A March 22 letter that recently came to light from Stan Collier of Collier Materials Inc. to Lower Colorado River Authority General Manager Phil Wilson has Lake LBJ advocates concerned. The letter requests that the LCRA extend dredge-and-fill zones in two locations, including one that would cut away part of a popular sandbar known as LBJ Island. 

The island formed during the October 2018 flood and is a magnet for boaters and swimmers. 

Collier sent the letter to Wilson asking him to extend the downriver line of Zone D on the Llano River arm of Lake LBJ by 3,000 feet — a request the general manager fulfilled on April 1, but by only 1,800 feet.

In his response to Collier and during an LCRA Board of Directors meeting June 15, Wilson said the decision was based on an independent review by LCRA staff that looked at both safety and navigability.  

The LCRA approved a dredge-and-fill ordinance in December 2021 giving the general manager authority to designate and modify zones on the Highland Lakes where such operations could occur. In January 2022, the LCRA announced four zones: one on Lake Buchanan and three on Lake LBJ

The Zone D extension in April caught off guard some people who have homes in the vicinity of the Llano River arm of Lake LBJ. 

On June 14, Kingsland resident Kathleen Neely wrote her own letter to Wilson highlighting the lack of public notice. 

“I only learned of the updated dredge zone last week as I was trying to print a copy for a neighbor, who had asked me the approx(imate) location of the original zone,” she wrote. “Well, imagine our shock and anger to see that the zone had been modified within a few months of being published. No one would be aware of this, unless they were logging into the LCRA website daily, to look for anything new.”

In his March 22 letter, Collier notified Wilson that his company would begin work in Zone C first — if permits are granted. Commercial entities have to go through a permitting process before work can start. As of July 1, according to the LCRA website, Collier Materials has not yet filed permit applications for either zone.

Zone C includes a section of Lake LBJ just downriver of the Colorado and Llano river confluence. Collier stated in his letter that work would include removing the upper portion of a sandbar that formed in the bend to a minimum navigable depth of 6 feet. 

One concerned resident involved in a fight to keep Collier from setting up a permanent dredging operation on the lake said he would like to see a committee formed to include representatives from the public, commercial dredging operators, and the LCRA. The committee would decide on temporary dredging locations. 

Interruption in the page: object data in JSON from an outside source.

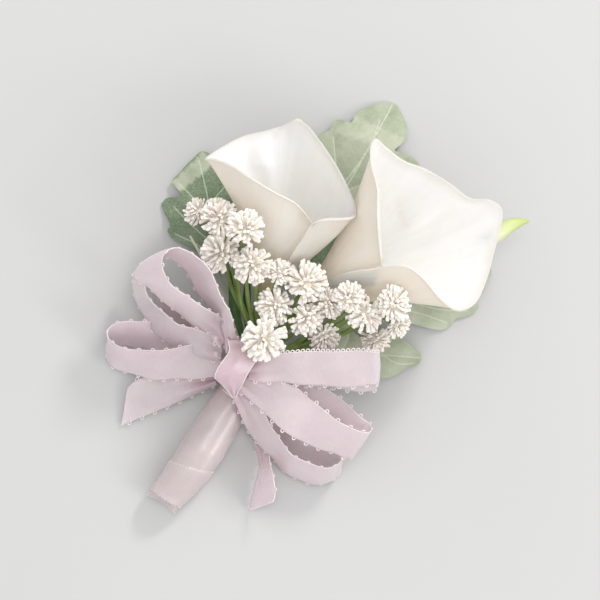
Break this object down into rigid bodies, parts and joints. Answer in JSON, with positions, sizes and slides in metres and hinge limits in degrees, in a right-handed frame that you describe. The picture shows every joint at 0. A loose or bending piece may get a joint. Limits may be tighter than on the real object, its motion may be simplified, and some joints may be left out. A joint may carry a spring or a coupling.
{
  "type": "corsage",
  "caption": "Flat-lying calla lily corsage with lobed sage leaves, small white filler flowers, a ribbon-wrapped stem handle and a looped picot ribbon bow.",
  "frame": {"origin": "on the surface the corsage lies on, below the middle of the wrapped handle where the bow is tied", "axes": "+Y along the handle towards the flowers, +Z off the surface, +X to the right seen from above with the flowers up"},
  "size_m": [0.0999, 0.1418, 0.0421],
  "materials": {
    "lily_white": "soft satin, slightly translucent real-touch petal",
    "lily_tip_green": "soft satin, lime green at the point",
    "lily_stem_green": "soft satin",
    "spadix_yellow": "fine-grained, matte",
    "leaf_sage": "matte, lightly flocked",
    "filler_white": "matte",
    "filler_green": "matte",
    "ribbon_lavender": "satin with fine cross ribs and looped edges",
    "wrap_pearl": "satin, wound round the stems"
  },
  "bodies": {
    "root": {"blade_dark_left": "filler_green", "blade_dark_middle": "filler_green", "blade_pale": "leaf_sage", "bow_knot": "ribbon_lavender", "bow_loop_left_lower": "ribbon_lavender", "bow_loop_left_middle": "ribbon_lavender", "bow_loop_left_upper": "ribbon_lavender", "bow_loop_right_lower": "ribbon_lavender", "bow_loop_right_middle": "ribbon_lavender", "bow_loop_right_upper": "ribbon_lavender", "bow_tail_left": "ribbon_lavender", "bow_tail_right": "ribbon_lavender", "filler_centre_head_1": "filler_white", "filler_centre_head_2": "filler_white", "filler_centre_head_3": "filler_white", "filler_centre_stems": "filler_green", "filler_left_head_1": "filler_white", "filler_left_head_2": "filler_white", "filler_left_head_3": "filler_white", "filler_left_head_4": "filler_white", "filler_left_stems": "filler_green", "filler_middle_head_1": "filler_white", "filler_middle_head_2": "filler_white", "filler_middle_head_3": "filler_white", "filler_middle_head_4": "filler_white", "filler_middle_stems": "filler_green", "filler_right_head_1": "filler_white", "filler_right_head_2": "filler_white", "filler_right_head_3": "filler_white", "filler_right_head_4": "filler_white", "filler_right_head_5": "filler_white", "filler_right_head_6": "filler_white", "filler_right_stems": "filler_green", "handle_end_fold": "wrap_pearl", "handle_wrap": "wrap_pearl", "leaf_left": "leaf_sage", "leaf_low": "leaf_sage", "leaf_right": "leaf_sage", "leaf_top": "leaf_sage", "lily_left_spadix": "spadix_yellow", "lily_left_spathe": "lily_white", "lily_left_stem": "lily_stem_green", "lily_left_tip": "lily_tip_green", "lily_right_spadix": "spadix_yellow", "lily_right_spathe": "lily_white", "lily_right_stem": "lily_stem_green", "lily_right_tip": "lily_tip_green"}
  },
  "joints": []
}
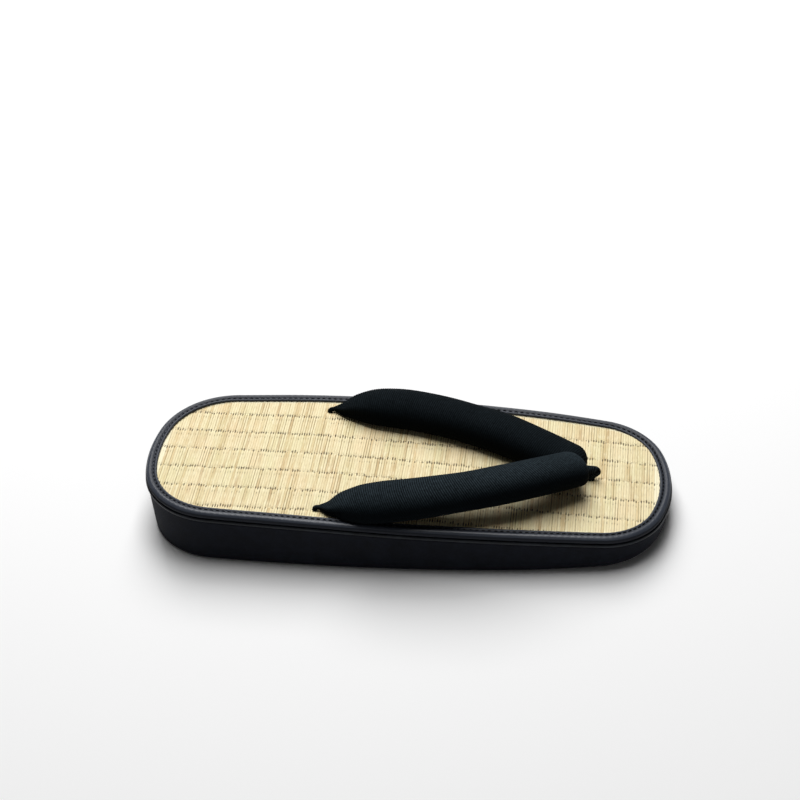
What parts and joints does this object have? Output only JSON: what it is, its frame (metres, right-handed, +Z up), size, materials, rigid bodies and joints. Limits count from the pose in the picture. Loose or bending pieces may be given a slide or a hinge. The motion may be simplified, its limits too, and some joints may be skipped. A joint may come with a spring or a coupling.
{
  "type": "zori sandal",
  "caption": "Flat zori sandal with a foam sole, thin midsole lip, bound rush mat and two padded straps that meet at a toe post.",
  "frame": {"origin": "on the floor, halfway along and halfway across the sole", "axes": "+X along the sole towards the toe, +Z up, +Y towards the side whose strap lies under the other"},
  "size_m": [0.265, 0.107, 0.0458],
  "materials": {
    "foam_sole": "fine-grained matte foam, blue-black",
    "midsole_sheet": "satin, blue-black",
    "rush": "woven rush, dry pale straw with a soft sheen",
    "binding_leather": "satin synthetic leather, blue-black",
    "strap_cloth": "ribbed black cloth over padding, matte",
    "post_cloth": "black cloth, matte"
  },
  "bodies": {
    "root": {"outsole": "foam_sole", "midsole": "midsole_sheet", "mat_insole": "rush", "edge_binding": "binding_leather", "strap_upper": "strap_cloth", "toe_post": "post_cloth"}
  },
  "joints": []
}
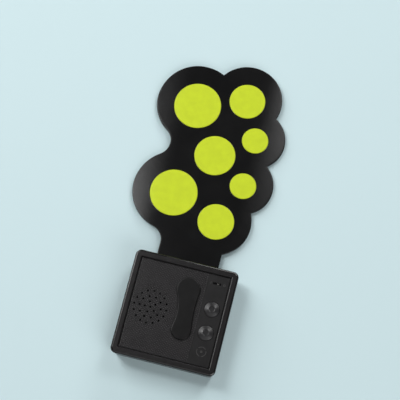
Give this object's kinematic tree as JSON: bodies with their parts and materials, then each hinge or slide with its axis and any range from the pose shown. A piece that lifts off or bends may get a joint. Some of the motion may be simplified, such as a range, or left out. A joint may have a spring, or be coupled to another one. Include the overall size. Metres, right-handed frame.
{
  "type": "electronic drum pad",
  "caption": "Flexible black touch sheet with round lime drum pads, on a square speaker case with a sound grille, a slide switch and push buttons.",
  "frame": {"origin": "centre of the speaker case's flat back face, which rests on the table", "axes": "+Y along the object from the speaker case to the drum sheet, +Z out of the front face, +X to the right seen from the front"},
  "size_m": [0.0907, 0.211, 0.0183],
  "materials": {
    "case_black": "moulded ABS, fine spark texture on the panel",
    "inner_black": "moulded plastic",
    "button_black": "satin moulded plastic",
    "knob_grey": "moulded plastic",
    "sheet_black": "satin vinyl",
    "pad_lime": "satin printed vinyl",
    "backing_black": "matt soft foam rubber",
    "film_clear": "polyester film",
    "carbon_ink": "screen-printed carbon",
    "steel": "nickel plated",
    "contact_brass": "plated spring strip",
    "board_green": "solder mask on glass fibre",
    "chip_black": "epoxy",
    "connector_white": "moulded nylon",
    "magnet_grey": "ferrite magnet",
    "cone_black": "pressed film cone",
    "foam_black": "foam ring",
    "wire_insulation": "soft insulation"
  },
  "bodies": {
    "case": {"front_cover": "case_black", "rear_case": "case_black", "case_screws": "steel", "strap_eyelet": "inner_black", "button_cells": "steel", "cell_contacts": "contact_brass", "circuit_board": "board_green", "board_screws": "steel", "sound_chip": "chip_black", "board_parts": "chip_black", "tail_connector": "connector_white", "slide_switch_body": "steel", "tact_switches": "inner_black", "speaker_frame": "steel", "speaker_magnet": "magnet_grey", "speaker_cone": "cone_black", "speaker_gasket": "foam_black", "speaker_wires": "wire_insulation", "battery_wire": "wire_insulation", "sheet_tail": "sheet_black", "membrane_tail": "film_clear", "neck_clamp_bar": "inner_black", "clamp_screws": "steel", "flex_neck": "sheet_black"},
    "door": {"battery_door": "case_black", "battery_door_screw": "steel", "door_contact": "contact_brass"},
    "switch_knob": {"slide_switch_knob": "knob_grey"},
    "button_far": {"button_far": "button_black"},
    "button_near": {"button_near": "button_black"},
    "sheet": {"pad_overlay": "sheet_black", "pad_spacer": "film_clear", "pad_circuit": "film_clear", "pad_backing": "backing_black"},
    "touch_pad_1": {"drum_pad_1": "pad_lime", "pad_contact_1": "carbon_ink"},
    "touch_pad_2": {"drum_pad_2": "pad_lime", "pad_contact_2": "carbon_ink"},
    "touch_pad_3": {"drum_pad_3": "pad_lime", "pad_contact_3": "carbon_ink"},
    "touch_pad_4": {"drum_pad_4": "pad_lime", "pad_contact_4": "carbon_ink"},
    "touch_pad_5": {"drum_pad_5": "pad_lime", "pad_contact_5": "carbon_ink"},
    "touch_pad_6": {"drum_pad_6": "pad_lime", "pad_contact_6": "carbon_ink"},
    "touch_pad_7": {"drum_pad_7": "pad_lime", "pad_contact_7": "carbon_ink"}
  },
  "joints": [
    {"name": "neck_flex", "type": "hinge", "parent": "case", "child": "sheet", "pos_m": [-0.0013, 0.0395, 0.0032], "axis": [1, 0, 0], "range_deg": [-45, 60], "stiffness_Nm_per_rad": 0.35, "deforming": ["flex_neck"]},
    {"name": "switch_slide", "type": "slide", "parent": "case", "child": "switch_knob", "axis": [1, 0, 0], "range_m": [-0.002, 0]},
    {"name": "door_lift", "type": "slide", "parent": "case", "child": "door", "axis": [0, 0, -1], "range_m": [0, 0.015]},
    {"name": "button_far_press", "type": "slide", "parent": "case", "child": "button_far", "axis": [0, 0, -1], "range_m": [0, 0.0008], "stiffness_N_per_m": 600},
    {"name": "button_near_press", "type": "slide", "parent": "case", "child": "button_near", "axis": [0, 0, -1], "range_m": [0, 0.0008], "stiffness_N_per_m": 600},
    {"name": "drum_pad_1_press", "type": "slide", "parent": "sheet", "child": "touch_pad_1", "axis": [0, 0, -1], "range_m": [0, 0.0004], "stiffness_N_per_m": 1500},
    {"name": "drum_pad_2_press", "type": "slide", "parent": "sheet", "child": "touch_pad_2", "axis": [0, 0, -1], "range_m": [0, 0.0004], "stiffness_N_per_m": 1500},
    {"name": "drum_pad_3_press", "type": "slide", "parent": "sheet", "child": "touch_pad_3", "axis": [0, 0, -1], "range_m": [0, 0.0004], "stiffness_N_per_m": 1500},
    {"name": "drum_pad_4_press", "type": "slide", "parent": "sheet", "child": "touch_pad_4", "axis": [0, 0, -1], "range_m": [0, 0.0004], "stiffness_N_per_m": 1500},
    {"name": "drum_pad_5_press", "type": "slide", "parent": "sheet", "child": "touch_pad_5", "axis": [0, 0, -1], "range_m": [0, 0.0004], "stiffness_N_per_m": 1500},
    {"name": "drum_pad_6_press", "type": "slide", "parent": "sheet", "child": "touch_pad_6", "axis": [0, 0, -1], "range_m": [0, 0.0004], "stiffness_N_per_m": 1500},
    {"name": "drum_pad_7_press", "type": "slide", "parent": "sheet", "child": "touch_pad_7", "axis": [0, 0, -1], "range_m": [0, 0.0004], "stiffness_N_per_m": 1500}
  ]
}
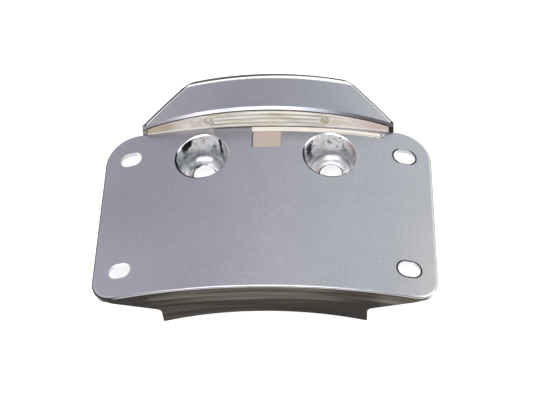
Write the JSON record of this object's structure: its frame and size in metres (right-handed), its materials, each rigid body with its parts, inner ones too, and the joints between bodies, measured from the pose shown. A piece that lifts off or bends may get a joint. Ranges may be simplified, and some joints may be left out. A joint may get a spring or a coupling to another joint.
{
  "type": "motorcycle license plate backing plate",
  "caption": "Curved die-cast backing plate for a motorcycle license plate, with a saddle for the rear fender, deep bolt cups, slots for the plate and a lamp hood above it",
  "frame": {"origin": "Centre of the bounding box in X and Y, on the plane that the feet of the saddle stand on", "axes": "+X runs across the plate, its longest way; +Y runs up the plate towards the lamp hood; +Z points straight out of the plate's face, away from the fender"},
  "size_m": [0.1726, 0.1332, 0.0447],
  "materials": {
    "cast_chrome": "satin chrome on a zinc casting",
    "hood_chrome": "satin chrome on a zinc casting",
    "lens": "clear moulded plastic, fluted in the middle",
    "foam": "closed cell foam",
    "board": "white solder mask",
    "led": "white package with a pale yellow window",
    "resistor": "dark body with tinned ends",
    "small_screw": "zinc plated steel",
    "hood_screw": "stainless steel",
    "washer": "zinc plated steel",
    "strip": "cream plastic strip",
    "tab": "beige plastic tab",
    "grommet": "black rubber"
  },
  "bodies": {
    "root": {"backing_plate": "cast_chrome", "light_hood": "hood_chrome", "hood_lens": "lens", "lens_gasket": "foam", "led_board": "board", "led_1": "led", "led_2": "led", "led_3": "led", "led_4": "led", "led_5": "led", "led_6": "led", "resistor_left": "resistor", "resistor_right": "resistor", "lens_screw_left": "small_screw", "lens_screw_right": "small_screw", "board_screw_left": "small_screw", "board_screw_right": "small_screw", "hood_screw_left": "hood_screw", "hood_screw_right": "hood_screw", "hood_washer_left": "washer", "hood_washer_right": "washer", "lead_strip": "strip", "lead_tab": "tab", "lead_grommet": "grommet"}
  },
  "joints": []
}
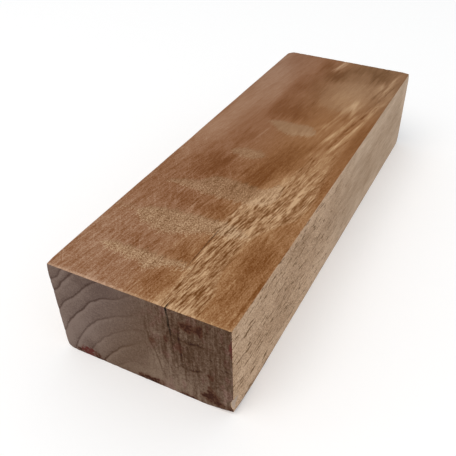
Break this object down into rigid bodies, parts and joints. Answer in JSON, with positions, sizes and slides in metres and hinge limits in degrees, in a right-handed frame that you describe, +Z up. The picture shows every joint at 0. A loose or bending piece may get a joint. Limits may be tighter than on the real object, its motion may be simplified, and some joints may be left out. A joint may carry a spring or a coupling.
{
  "type": "stabilized beech handle blank",
  "caption": "Rectangular block of resin-stabilized beech, grain along its length, sanded flat on all faces, with a short drying check at one end; raw stock for a knife or tool handle.",
  "frame": {"origin": "centre of the bottom face, on which the block lies", "axes": "+Y along the grain and the length, away from the end with the drying check; +X across the width; +Z up through the thickness"},
  "size_m": [0.042, 0.125, 0.025],
  "materials": {
    "stabilized_beech": "sanded, satin"
  },
  "bodies": {
    "root": {"handle_blank": "stabilized_beech"}
  },
  "joints": []
}
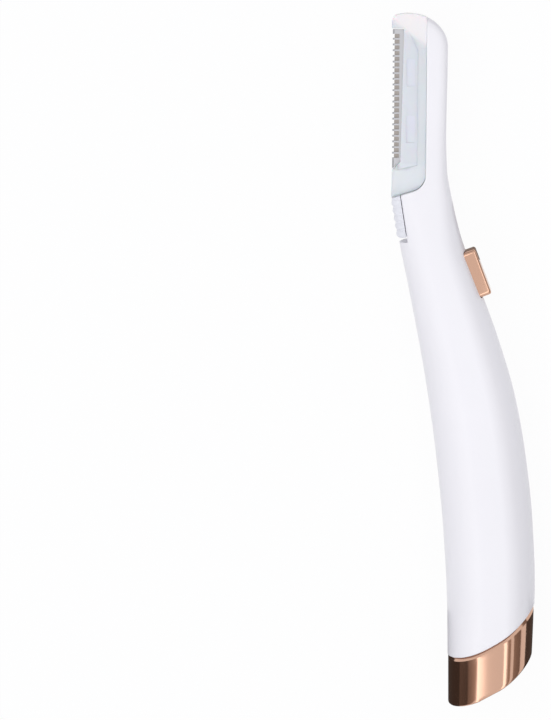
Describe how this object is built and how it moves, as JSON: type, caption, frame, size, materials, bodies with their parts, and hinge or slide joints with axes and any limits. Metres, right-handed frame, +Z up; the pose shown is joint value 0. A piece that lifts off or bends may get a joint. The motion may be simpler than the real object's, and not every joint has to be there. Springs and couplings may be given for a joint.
{
  "type": "lighted dermaplaning tool",
  "caption": "Slim curved face-shaving tool with a straight guarded blade on a clear swap-out cartridge, a thumb release tab, a power button and a pull-off battery cap.",
  "frame": {"origin": "middle of the underside of the tool's bounding box, lying on its side", "axes": "+Y along the tool from the capped foot to the blade's crown, +X from the blade towards the button, +Z up through the tool's thickness"},
  "size_m": [0.035, 0.1656, 0.022],
  "materials": {
    "shell_white": "moulded ABS, softly glossy",
    "tab_white": "moulded ABS, fine texture",
    "rose_gold": "vacuum-plated rose gold on ABS, mirror-like",
    "clear_plastic": "frosted clear polycarbonate",
    "stainless_steel": "cold-rolled strip, ground edge",
    "spring_steel": "drawn wire",
    "nickel_strip": "nickel-plated strip",
    "natural_nylon": "moulded nylon, satin",
    "cell_can": "plain sleeve over a metal can",
    "board_laminate": "solder mask on glass laminate",
    "moulded_epoxy": "moulded, satin",
    "ferrite": "sintered, dull",
    "clear_epoxy": "cast clear, polished",
    "red_insulation": "extruded, satin",
    "black_insulation": "extruded, satin"
  },
  "bodies": {
    "handle": {"housing_left": "shell_white", "housing_right": "shell_white", "battery_tube": "natural_nylon", "battery_cell": "cell_can", "positive_contact": "nickel_strip", "negative_strip": "nickel_strip", "battery_lead_positive": "red_insulation", "battery_lead_negative": "black_insulation", "main_board": "board_laminate", "switch_body": "moulded_epoxy", "boost_inductor": "ferrite", "driver_chip": "moulded_epoxy", "light_pipe": "clear_epoxy", "led": "clear_epoxy", "led_lead_positive": "red_insulation", "led_lead_negative": "black_insulation", "release_spring": "spring_steel"},
    "cap": {"end_cap": "rose_gold", "cap_contact": "nickel_strip", "battery_spring": "spring_steel"},
    "button": {"power_button": "rose_gold", "switch_plunger": "moulded_epoxy"},
    "tab": {"release_tab": "tab_white"},
    "cartridge": {"cartridge_frame": "clear_plastic", "blade": "stainless_steel", "guard_comb": "stainless_steel"}
  },
  "joints": [
    {"name": "button_press", "type": "slide", "parent": "handle", "child": "button", "axis": [-0.9332, -0.3595, 0], "range_m": [0, 0.0006], "stiffness_N_per_m": 300, "springref_m": -0.001},
    {"name": "tab_slide", "type": "slide", "parent": "handle", "child": "tab", "axis": [0.1564, -0.9877, 0], "range_m": [0, 0.0009], "stiffness_N_per_m": 300, "springref_m": -0.001, "deforming": ["release_spring"]},
    {"name": "cartridge_lift", "type": "slide", "parent": "handle", "child": "cartridge", "axis": [-1, 0, 0], "range_m": [0, 0.008]},
    {"name": "cap_pull", "type": "slide", "parent": "handle", "child": "cap", "axis": [0, -1, 0], "range_m": [0, 0.02]}
  ]
}
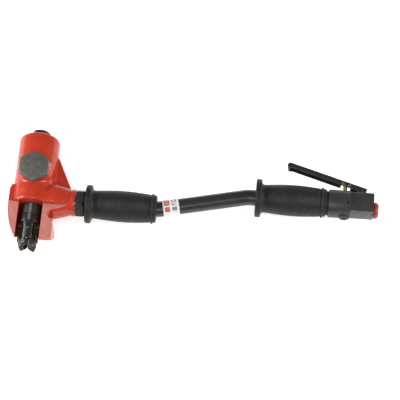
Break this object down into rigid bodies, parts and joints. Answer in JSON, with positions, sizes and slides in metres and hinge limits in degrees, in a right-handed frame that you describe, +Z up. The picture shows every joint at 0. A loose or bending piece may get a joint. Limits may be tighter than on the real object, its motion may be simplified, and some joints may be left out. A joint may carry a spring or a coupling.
{
  "type": "pneumatic scabbling hammer",
  "caption": "Hand-held pneumatic scabbling hammer: red cast head with an open guard and a toothed bit, bent handle tube, rubber grips, lever throttle and capped air inlet.",
  "frame": {"origin": "on the flat back of the head, under the crossing of the barrel axis and the front handle axis", "axes": "+X along the handle towards the air inlet, +Y along the barrel towards the end cap, so the bit points to -Y, +Z up, away from the surface that the tool lies on"},
  "size_m": [0.5933, 0.208, 0.0758],
  "materials": {
    "red_enamel": "gloss red enamel over a cast iron head",
    "black_steel": "oil-blackened steel",
    "phosphate_steel": "dark grey phosphated steel, matt",
    "bright_steel": "machined steel",
    "cast_ring": "machined cast iron",
    "bit_steel": "forged tool steel, blackened",
    "tube_enamel": "semi-gloss black enamel",
    "label_print": "printed white film with a red block and grey marks",
    "grip_rubber": "black rubber, satin, fine ribs",
    "seal_rubber": "black rubber",
    "body_black": "satin black anodised or painted metal",
    "lever_enamel": "gloss black pressed steel",
    "brass": "turned brass",
    "cap_red": "red plastic"
  },
  "bodies": {
    "tool_frame": {"head_casting": "red_enamel", "end_cap": "black_steel", "end_cap_seal": "seal_rubber", "valve_chest_plug": "phosphate_steel", "plug_seal": "seal_rubber", "valve_seat": "bright_steel", "cylinder_liner": "bright_steel", "keeper_pin": "bright_steel", "lock_nut": "black_steel", "tube_adapter": "bright_steel", "handle_tube": "tube_enamel", "label_band": "label_print", "spacer_ring": "seal_rubber", "front_grip": "grip_rubber", "rear_grip": "grip_rubber", "throttle_body": "body_black", "lever_pivot_pin": "black_steel", "push_pin_bush": "black_steel", "throttle_spring": "bright_steel", "valve_bottom_plug": "black_steel", "side_screw": "black_steel", "inlet_bushing": "bright_steel"},
    "hammer": {"piston": "black_steel", "piston_ring_1": "cast_ring", "piston_ring_2": "cast_ring", "scabbling_bit": "bit_steel"},
    "distribution_plate": {"valve_plate": "bright_steel"},
    "lever": {"throttle_lever": "lever_enamel"},
    "throttle_valve": {"push_pin": "brass", "throttle_poppet": "brass", "throttle_seal": "seal_rubber"},
    "dust_cap": {"inlet_cap": "cap_red"}
  },
  "joints": [
    {"name": "lever_squeeze", "type": "hinge", "parent": "tool_frame", "child": "lever", "pos_m": [0.528, 0.0555, 0.031], "axis": [0, 0, 1], "range_deg": [0, 11], "stiffness_Nm_per_rad": 1.5, "springref_deg": -5.73},
    {"name": "throttle_valve_travel", "type": "slide", "parent": "tool_frame", "child": "throttle_valve", "axis": [0, -1, 0], "range_m": [0, 0.0058], "stiffness_N_per_m": 900, "springref_m": -0.001, "deforming": ["throttle_spring"]},
    {"name": "piston_stroke", "type": "slide", "parent": "tool_frame", "child": "hammer", "axis": [0, -1, 0], "range_m": [-0.014, 0.01]},
    {"name": "plate_flutter", "type": "slide", "parent": "tool_frame", "child": "distribution_plate", "axis": [0, 0, 1], "range_m": [0, 0.0012]},
    {"name": "dust_cap_pull", "type": "slide", "parent": "tool_frame", "child": "dust_cap", "axis": [1, 0, 0], "range_m": [0, 0.06]}
  ],
  "couplings": [
    {"joint": "throttle_valve_travel", "follows": "lever_squeeze", "m_per_rad": 0.0295}
  ]
}
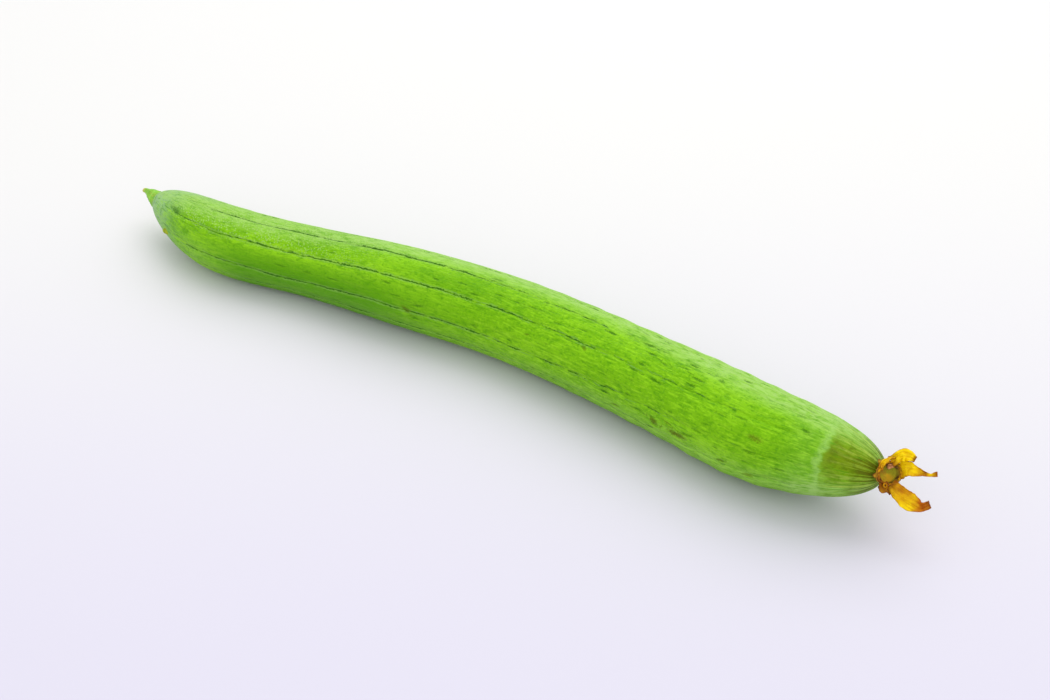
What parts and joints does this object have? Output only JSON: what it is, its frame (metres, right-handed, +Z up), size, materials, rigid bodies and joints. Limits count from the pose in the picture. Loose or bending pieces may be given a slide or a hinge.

“There’s sand all around the lake, so why not set up a dredging operation where we dredge three to six months and then move to another part of the lake?” said Fermin Ortiz, a Llano County rancher and businessman who has been active in battling the industrialization of the Highland Lakes for a number of years. “The public benefits because it’s a temporary dredging operation that trucks the sand to an already established processing facility, not one that’s built on the site or on the lake.”

Ortiz said he understands the importance of removing sand and making a profit but doesn’t want profit put before the health of the lake. 

The problem of getting such an idea off the ground is having the LCRA listen to residents before making decisions, he said.  

“Our LCRA representative out here (in the Lake LBJ area) does a good job of keeping us informed, but that’s part of the problem,” Ortiz said. “We’re being informed, we’re not being engaged. We don’t get to comment on something until it’s already been decided.”